Configuration configuration = getConf(); // this is org.apache.hadoop.conf.Configuration

// Create a data access object:
CitizenDAO citizenDao = new CitizenDAO(configuration);

// Fetch an row from "citizens" HBase table with row key "IND#1":
Citizen pe = citizenDao.get("IND#1");

List<Citizen> lpe = citizenDao.get("IND#1", "IND#5"); //range get

Citizen[] ape = citizenDao.get(new String[] {"IND#1", "IND#2"}); //bulk get

pe.setPincode(560034); // change a field

citizenDao.persist(pe); // Save it back to HBase

citizenDao.delete(pe); // Delete a row by it's object reference

citizenDao.delete("IND#2"); // Delete a row by it's row key

(see TestsAbstractHBDAO.java for a more detailed example)

Maven

Add below entry within the dependencies section of your pom.xml:

<dependency>
	<groupId>com.flipkart</groupId>
	<artifactId>hbase-object-mapper</artifactId>
	<version>1.2</version>
</dependency>

(See artifact details for com.flipkart:hbase-object-mapper:1.2 on Maven Central)

How to build?

To build this project, follow below steps:

Do a git clone of this repository
Checkout latest stable version git checkout v1.2
Execute mvn clean install from shell

Currently, this library depends on Hadoop and HBase from Cloudera version 4. If you're using a different version (or even different distribution like HortonWorks), change the versions in pom.xml to desired ones and do a mvn clean install.

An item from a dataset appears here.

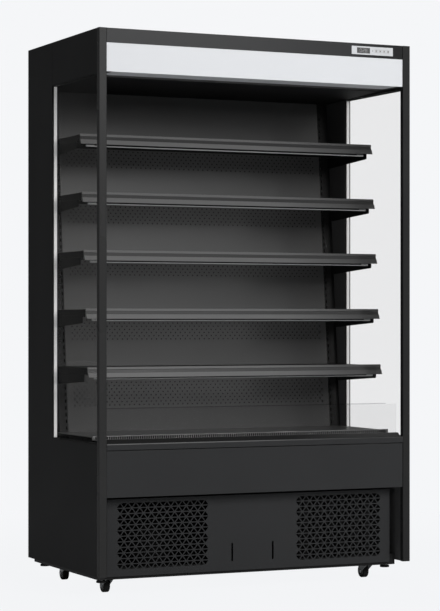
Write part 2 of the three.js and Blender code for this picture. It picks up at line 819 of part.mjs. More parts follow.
// A slotted upright that leans in the rear corner, with the brackets that hang in it.
function upright() {
  const bottom = midPanelBottom + tubThickness + gap;
  const top = ceilingBackHeight - gap;
  const outer = -innerHalf;
  const inner = -uprightInner;
  const step = inner - uprightFace;
  const web = ductFront + uprightRecess;
  const channel = raise(planShape([
    [outer, web],
    [step, web],
    [step, ductFront],
    [inner, ductFront],
    [inner, ductFront + ductFlange],
    [inner - uprightSheet, ductFront + ductFlange],
    [inner - uprightSheet, ductFront + uprightSheet],
    [step + uprightSheet, ductFront + uprightSheet],
    [step + uprightSheet, web + uprightSheet],
    [outer + uprightSheet, web + uprightSheet],
    [outer + uprightSheet, ductFront + uprightDepth],
    [outer, ductFront + uprightDepth],
  ]), bottom, top);
  const slotRight = inner - uprightSlotInset;
  const slotLeft = slotRight - uprightSlotWidth;
  const slotCount = Math.floor((top - bottom) / uprightSlotPitch);
  const slots = Array.from({ length: slotCount }, (_, i) => {
    const z = bottom + (i + 0.5) * uprightSlotPitch;
    return block(slotLeft, slotRight, ductFront - 1, ductFront + uprightSheet + 1, z, z + uprightSlotHeight);
  });
  return join(leaned(cut(channel, ...slots)), ...shelves.map(bracket));
}

// A shelf bracket: a blade beside the wall with a seat along its top, rooted in the upright's web.
function bracket({ foot, setback }) {
  const x = -innerHalf + shelfEndGap;
  const front = setback + bracketInset;
  const rear = (z) => backPlane(z) + uprightRecess + uprightSheet / 2;
  const top = foot + shelfDrop - gap;
  const heel = foot - bracketRearDrop;
  const blade = [
    [front, top],
    [front, foot - bracketFrontDrop + bracketThickness],
    [front + bracketThickness, foot - bracketFrontDrop],
    [rear(heel), heel],
    [rear(top), top],
  ];
  const seatBottom = top - bracketThickness;
  const seat = block(x, x + bracketFlange, front, rear(seatBottom), seatBottom, top);
  return join(sweepAcross(blade, x, x + bracketThickness), seat);
}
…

Please note: Test cases are very comprehensive - they even spin an in-memory HBase test cluster to run data access related test cases (near-realworld scenario). So, build times can sometimes be longer.

Releases

The change log can be found in the releases section.

Feature requests and bug reporting

If you intend to request a feature or report a bug, you may use Github Issues for hbase-object-mapper.

License

Licensed under the Apache License, version 2.0 (the "License"). You may not use this product or it's source code except in compliance with the License.